It will surprise nobody that the ICC Executive Board, meeting on Monday, rubber-stamped the proposal for a two-part qualification process for the 2015 World Cup, with the first element based on its new One-Day League.
While the decision to hold a qualifying tournament deserves an unequivocal welcome, the other side of the deal invites severe criticism, both procedurally and in substance.
For the second time in a matter of months, the ICC has changed the basis of a competitive process after it has started; first, it reduced the number of qualification places available for the 2012 World Twenty20 qualifier from six to two after several of the regional feeder tournaments had been held, largely making nonsense of the 16-team event which will take place in the UAE in March.
In the case of the ODL, the first matches had already been played when the eight participating countries were informed that results in this competition, in origin a formalisation of the one-day matches which have run parallel to the first-class Intercontinental Cup, would now determine two of the places in the 2015 World Cup.
This scheme is, of course, a by-product of the woefully-mismanaged proposal for a ten-team, all-Full-member World Cup. When the Executive Board was forced by the global outcry against this iniquitous idea to revert to a 14-team World Cup, it had to confront the issue of how the qualifiers would be determined.
There was no question of any process which might allow the leading Associates, now part of the main ODI ranking system, to squeeze in at the expense of the weaker Full members, so the most straightforward solution would have been a repeat of the successful 2009 tournament, in which twelve Associates and Affiliates battled for the four available spots.
It is not clear why the ICC decided against this option: perhaps it saw the alternative as a way of giving more significance to its new ODL, effectively Division 2 of the ODI League which is now to be contested by the Full members.
The first two games in the new competition, between Scotland and the Netherlands, were played at the end of June, and in the course of July Namibia had visited Ireland and the UAE had played in Kenya. In all these matches at least one of the sides was weakened by absences of senior players, some of whom might well have been selected had their significance been fully apparent at the time.
But quite apart from the procedural impropriety of the decision being made after the competition had started, it sets up a playing-field for World Cup qualification which is essentially uneven.
The fundamental problem is that some of the participating countries can be sure of fielding their strongest side in every game, while others – specifically Ireland, the Netherlands and Scotland – can not. With some of their leading players on contract to first-class teams in Full member countries, these sides will face a battle to compete on level terms.
At the very least, the ICC owes it to its Associate members to ensure that the mandatory release system works as effectively for them as it does for the Full members, although we all know how complicated that can be: players, understandably concerned about their careers, can be subjected to subtle pressures, and clearly suffer from conflicts of loyalty.

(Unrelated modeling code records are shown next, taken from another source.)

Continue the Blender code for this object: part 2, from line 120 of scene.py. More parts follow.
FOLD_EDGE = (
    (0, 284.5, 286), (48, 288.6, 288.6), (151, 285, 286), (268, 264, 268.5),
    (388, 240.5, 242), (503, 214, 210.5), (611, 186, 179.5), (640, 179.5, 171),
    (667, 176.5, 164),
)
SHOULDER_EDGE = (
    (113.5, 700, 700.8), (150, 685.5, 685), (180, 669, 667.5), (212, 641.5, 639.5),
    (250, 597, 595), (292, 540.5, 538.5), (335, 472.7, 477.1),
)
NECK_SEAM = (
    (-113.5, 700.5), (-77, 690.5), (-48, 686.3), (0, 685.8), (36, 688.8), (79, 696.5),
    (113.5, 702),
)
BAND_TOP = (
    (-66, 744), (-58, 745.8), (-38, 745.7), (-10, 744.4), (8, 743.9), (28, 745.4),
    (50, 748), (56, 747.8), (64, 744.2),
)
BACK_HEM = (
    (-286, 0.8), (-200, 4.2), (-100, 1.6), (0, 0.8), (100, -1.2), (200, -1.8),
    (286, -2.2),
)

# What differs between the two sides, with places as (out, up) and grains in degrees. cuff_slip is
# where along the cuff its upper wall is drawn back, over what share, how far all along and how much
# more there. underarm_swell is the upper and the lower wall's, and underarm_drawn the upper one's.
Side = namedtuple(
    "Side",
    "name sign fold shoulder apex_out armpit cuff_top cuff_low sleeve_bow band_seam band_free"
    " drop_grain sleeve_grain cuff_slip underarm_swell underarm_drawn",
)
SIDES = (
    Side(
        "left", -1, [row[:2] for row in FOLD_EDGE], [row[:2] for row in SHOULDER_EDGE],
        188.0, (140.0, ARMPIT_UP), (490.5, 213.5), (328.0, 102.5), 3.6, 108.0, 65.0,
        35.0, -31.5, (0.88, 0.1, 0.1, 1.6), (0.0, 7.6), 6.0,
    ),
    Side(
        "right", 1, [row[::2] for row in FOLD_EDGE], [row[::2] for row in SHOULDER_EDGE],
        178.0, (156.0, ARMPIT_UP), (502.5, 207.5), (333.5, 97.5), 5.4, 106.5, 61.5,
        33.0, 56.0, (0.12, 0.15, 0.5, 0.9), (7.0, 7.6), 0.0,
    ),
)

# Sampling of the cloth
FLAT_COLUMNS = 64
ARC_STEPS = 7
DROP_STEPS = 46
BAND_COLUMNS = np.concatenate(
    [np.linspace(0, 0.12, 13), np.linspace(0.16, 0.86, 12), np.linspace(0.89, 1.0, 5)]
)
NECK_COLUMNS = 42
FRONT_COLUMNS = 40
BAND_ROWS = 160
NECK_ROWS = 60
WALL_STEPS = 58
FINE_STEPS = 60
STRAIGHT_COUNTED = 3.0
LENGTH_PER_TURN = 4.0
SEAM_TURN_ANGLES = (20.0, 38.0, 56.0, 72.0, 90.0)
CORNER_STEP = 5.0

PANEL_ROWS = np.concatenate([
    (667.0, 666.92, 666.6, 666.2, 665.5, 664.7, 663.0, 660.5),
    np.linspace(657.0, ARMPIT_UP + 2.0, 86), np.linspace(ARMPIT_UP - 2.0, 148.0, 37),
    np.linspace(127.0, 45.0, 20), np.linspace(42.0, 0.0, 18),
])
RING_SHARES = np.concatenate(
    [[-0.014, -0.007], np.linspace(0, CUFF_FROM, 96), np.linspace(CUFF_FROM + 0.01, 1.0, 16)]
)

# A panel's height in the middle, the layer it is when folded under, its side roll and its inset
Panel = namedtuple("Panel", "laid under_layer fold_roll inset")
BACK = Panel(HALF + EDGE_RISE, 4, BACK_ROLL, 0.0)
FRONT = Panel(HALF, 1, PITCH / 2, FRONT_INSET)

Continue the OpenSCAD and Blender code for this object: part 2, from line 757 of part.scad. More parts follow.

There is no doubt that it is easier for the Associates to secure the availability of their top players for global qualifying tournaments than for individual series of matches – although even that is not always straightforward, as the early departure of Eoin Morgan (then an Ireland player) and Ryan ten Doeschate from the 2009 World Cup qualifier illustrates.
Ireland have so far been fortunate in having their county-contracted players available for their ODL games, but there is no guarantee that that will be the case in the future, however effectively Cricket Ireland has managed its relations with the counties concerned.
For all its talk of ‘meritocratic pathways’ the ICC seems to care little about either consistent , thought-through policies or fairness to its Associate and Affiliate members, and this is one more instance of the poor governance which has been so evident over the past twelve months.
Among the issues which this ad hoc decision-making process has raised but as yet failed to resolve is the implication of the advent of the ODL for the World Cricket League: is the former now effectively Division 1 of the latter? A competent organisation would determine these matters before implementing the new structure, but that would require a level of consistency and responsibility of which the ICC Executive Board and its committees are apparently incapable.
It is, therefore, a particularly welcome development that the Board agreed on Monday to publish Lord Woolf’s governance review when he reports next February. It’s a measure of how little trust there is in the Executive Board that there should ever have been any doubt on this point, but that should not detract from the cricket world’s satisfaction that Lord Woolf’s view will be made known.
And we can only hope that he spells out in all its painful detail just why the ICC falls so far short of being the ‘well governed and leading global sporting organisation’ it allegedly aspires to be.